50 years ago…I wasn’t alive during that turbulent time. My mother was weeks away from her ninth birthday, so I’m certain that she would have seen news reports on television. Sadly, strokes have robbed her of her memories. She might remember bits and pieces of events if I ask her, but it would take some time for her to recall anything – and it would take hours (or even days) for her to grasp at those fleeting recollections. The man who fathered me would probably remember a great deal more, if he wanted to take the time to talk to me and answer my questions…he was an adult and owned his own business at the time, so he certainly would have a vested interest in those long-ago events. I wonder if he attended…I should ask him – his answer would definitely be included in my book. Part of the issue with finishing my book is trying to find a good stopping point!
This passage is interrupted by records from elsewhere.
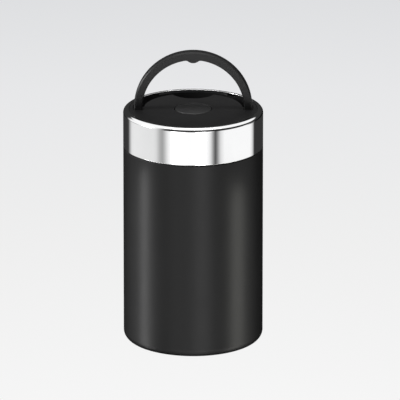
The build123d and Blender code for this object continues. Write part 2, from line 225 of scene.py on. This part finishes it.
def plated():
    """Bright chrome plate: mirror polish with very fine turned hairlines and faint wiping haze."""
    m, g, b, place = material("bright_chrome_plate")
    hair = g.noise(stretched(g, place, (30.0, 30.0, 9000.0)), 1.0, 3.0, 0.6)
    haze = g.noise(place, 55.0, 4.0, 0.6)
    tone = g.ramp(haze, [(0.35, (0.885, 0.888, 0.893)), (0.65, (0.905, 0.908, 0.912))])
    rough = g.math("ADD", g.range(haze, 0.35, 0.7, 0.030, 0.048), g.range(hair, 0.45, 0.75, 0.0, 0.016))
    bump = g.node("ShaderNodeBump", {"Strength": 0.02, "Distance": 0.000004, "Height": hair}).outputs[0]
    connect(g, b, Base_Color=tone, Roughness=rough, Normal=bump)
    b.inputs["Metallic"].default_value = 1.0
    return m


def moulded(name, dark, light, rough0, rough1, grain_scale=1900.0, grain=0.10, depth=0.00005, level=0.5):
    """Moulded plastic with a fine spark-eroded grain."""
    m, g, b, place = material(name)
    broad = g.noise(place, 60.0, 3.0)
    fine = g.noise(place, grain_scale, 3.0, 0.55)
    pits = g.node("ShaderNodeTexVoronoi", {"Vector": place, "Scale": grain_scale * 0.9}).outputs["Distance"]
    tone = g.mix(broad, dark, light)
    tone = g.mix(g.range(pits, 0.05, 0.28, 0.30, 0.0), tone, [c * 0.6 for c in dark])
    rough = g.math("ADD", g.range(broad, 0.3, 0.7, rough0, rough1), g.range(fine, 0.3, 0.7, -0.025, 0.025))
    bump = g.node("ShaderNodeBump", {"Strength": grain, "Distance": depth, "Height": fine}).outputs[0]
    bump = g.node("ShaderNodeBump", {"Strength": grain * 0.7, "Distance": depth * 0.6, "Height": pits, "Normal": bump}).outputs[0]
    connect(g, b, Base_Color=tone, Roughness=rough, Normal=bump)
    b.inputs["Specular IOR Level"].default_value = level
    return m


def steel(name, dark, light, rough0, rough1, scale=(900.0, 900.0, 9000.0), bump_d=0.000008):
    """Stainless steel with turning or drawing lines."""
    m, g, b, place = material(name)
    lines = g.noise(stretched(g, place, scale), 1.0, 4.0, 0.6)
    broad = g.noise(place, 45.0, 4.0, 0.6)
    tone = g.mix(g.math("MULTIPLY", g.math("ADD", broad, lines), 0.5), dark, light)
    rough = g.math("ADD", g.range(broad, 0.3, 0.7, rough0, rough1), g.range(lines, 0.3, 0.7, -0.04, 0.05))
    bump = g.node("ShaderNodeBump", {"Strength": 0.12, "Distance": bump_d, "Height": lines}).outputs[0]
    connect(g, b, Base_Color=tone, Roughness=rough, Normal=bump)
    b.inputs["Metallic"].default_value = 1.0
    return m


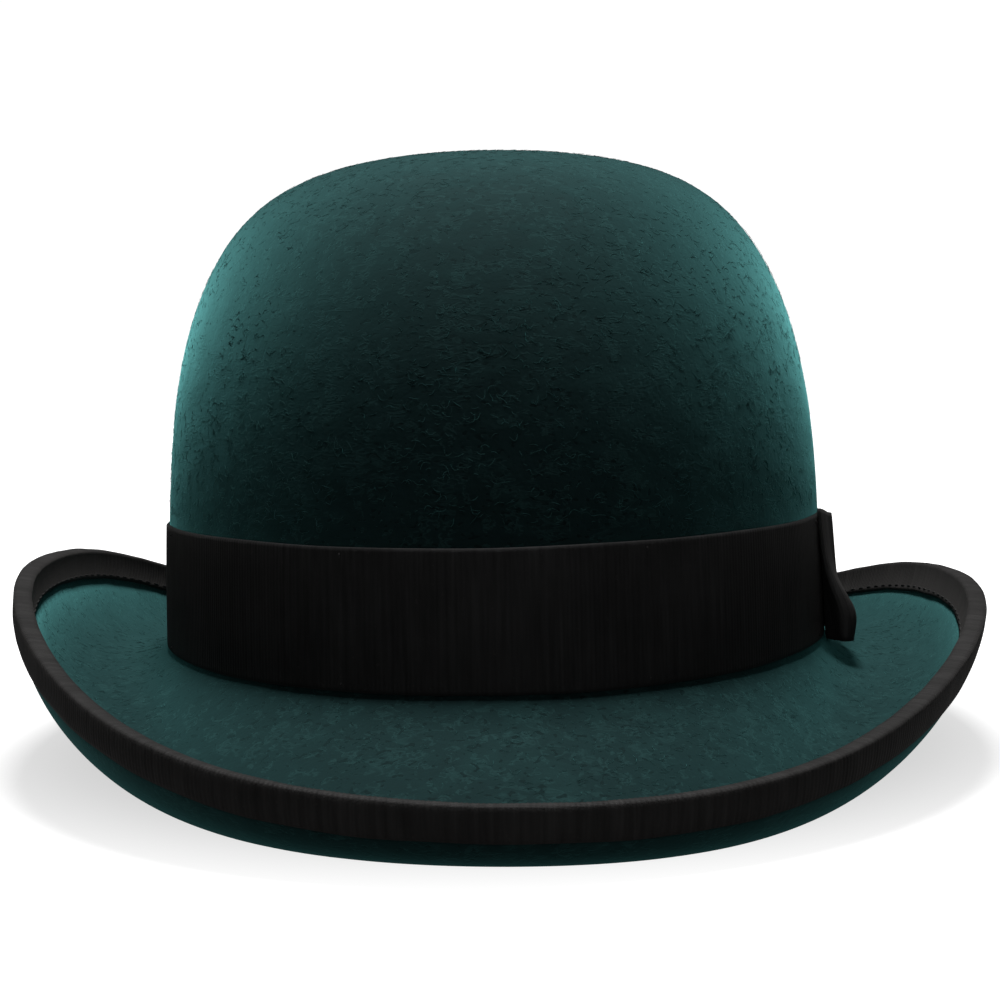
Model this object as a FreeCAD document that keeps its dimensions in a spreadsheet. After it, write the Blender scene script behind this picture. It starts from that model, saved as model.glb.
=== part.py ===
import FreeCAD, Part
import math
import os
import Sketcher

# A bowler hat: blocked wool felt hood, ribbon band with a side bow, bound and curled brim,
# leather sweatband on a reed, and a two piece lining.
# +Z is up, -Y is the front of the hat, +X is the wearer's left (the bow side).
# Z = 0 is the plane the hat stands on.  Lengths are in millimetres, angles in degrees.

V = FreeCAD.Vector
doc = FreeCAD.newDocument("BowlerHat")

DIMENSIONS = (
    # crown
    ("felt_half_width", 85.8),
    ("felt_half_length", 103.2),
    ("felt_thickness", 2.8),
    ("break_height", 26.21),
    ("crown_height", 123.1),
    ("crown_side_power", 3.75),
    ("crown_top_power", 3.14),
    ("crown_taper", 0.4),
    ("crown_taper_height", 35.0),
    # brim: values at the two sides and at the front and back
    ("break_radius", 2.2),
    ("break_sag", 1.9),
    ("brim_width_side", 45.5),
    ("brim_width_front", 63.7),
    ("brim_width_power", 0.84),
    ("brim_slope_side", -39.5),
    ("brim_slope_front", -26.2),
    ("brim_slope_power", 2.6),
    ("curl_end_side", 89.8),
    ("curl_end_front", 95.3),
    ("curl_end_power", 1.05),
    ("curl_radius_side", 21.5),
    ("curl_radius_front", 9.15),
    ("curl_radius_power", 1.35),
    ("brim_ease", 2.0),
    # hand shaping: the wearer's left of the brim is a little flatter than the right
    ("brim_slope_lean", -5.2),
    ("curl_end_lean", -8.0),
    ("brim_width_lean", -0.9),
    # ribbon trims
    ("ribbon_thickness", 0.7),
    ("ribbon_gap", 0.1),
    ("binding_inner_width", 7.4),
    ("binding_outer_width", 5.0),
    ("band_width", 31.2),
    ("band_lift", 0.5),
    # side bow
    ("bow_height", 28.0),
    ("bow_lift", 1.0),
    ("bow_reach", 38.0),
    ("bow_knot_width", 12.0),
    ("bow_root", 3.0),
    ("bow_root_gap", 0.8),
    ("bow_top_gap", 0.4),
    ("bow_top_standoff", -0.5),
    ("bow_bottom_gap", 4.6),
    ("bow_bottom_standoff", 1.6),
    ("bow_tilt", 1.6),
    ("bow_fan_top", 5.9),
    ("bow_fan_bottom", 1.5),
    # sweatband and reed
    ("leather_thickness", 0.9),
    ("leather_gap", 0.7),
    ("sweatband_height", 46.0),
    ("sweatband_lift", 3.4),
    ("reed_radius", 0.9),
    ("reed_lift", 1.5),
    ("reed_tape_thickness", 0.3),
    ("reed_tape_height", 11.0),
    # lining
    ("lining_thickness", 0.35),
    ("lining_gap", 0.2),
    ("lining_start", 14.0),
    ("lining_seam_height", 112.8),
    ("piping_radius", 0.9),
    # small sewn parts
    ("thread_radius", 0.18),
    ("stitch_length", 2.4),
    ("label_width", 15.0),
    ("label_height", 10.0),
    ("label_thickness", 0.3),
    ("inner_bow_width", 18.0),
    ("inner_bow_height", 7.0),
)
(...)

I digress…events leading up to, and following, the March are in history books – but not as many as are warranted. I wasn’t taught about the March in any school history classes; I had to learn about it by going to the local library, and only after the age of 12 did I start reading anything of pertinence, because the library didn’t allow children under the age of 12 into the upstairs, ‘adult’ section. Some books in the school library were more helpful and informative than my so-called ‘history teachers’ ever dreamed of being, so I looked to those books to find the answers. The assassination of Abraham Lincoln is always talked about, as is that of John F. Kennedy – but the reasons for the Civil War are obfuscated, slavery is glossed over, and the Civil Rights Movement is rendered nonexistent in most public (and private) schools. Educating oneself about all events in this country’s history should begin as early as possible, and it is an education that should last for the rest of one’s life. Events of 50 years ago are important and significant. The fight that began before those events is still being fought today, but the rules have changed. Claiming the small victories and saying that the war is won was premature. Fighting to use certain words isn’t what the March on Washington was about – people reducing it to that is sad and shameful, indeed.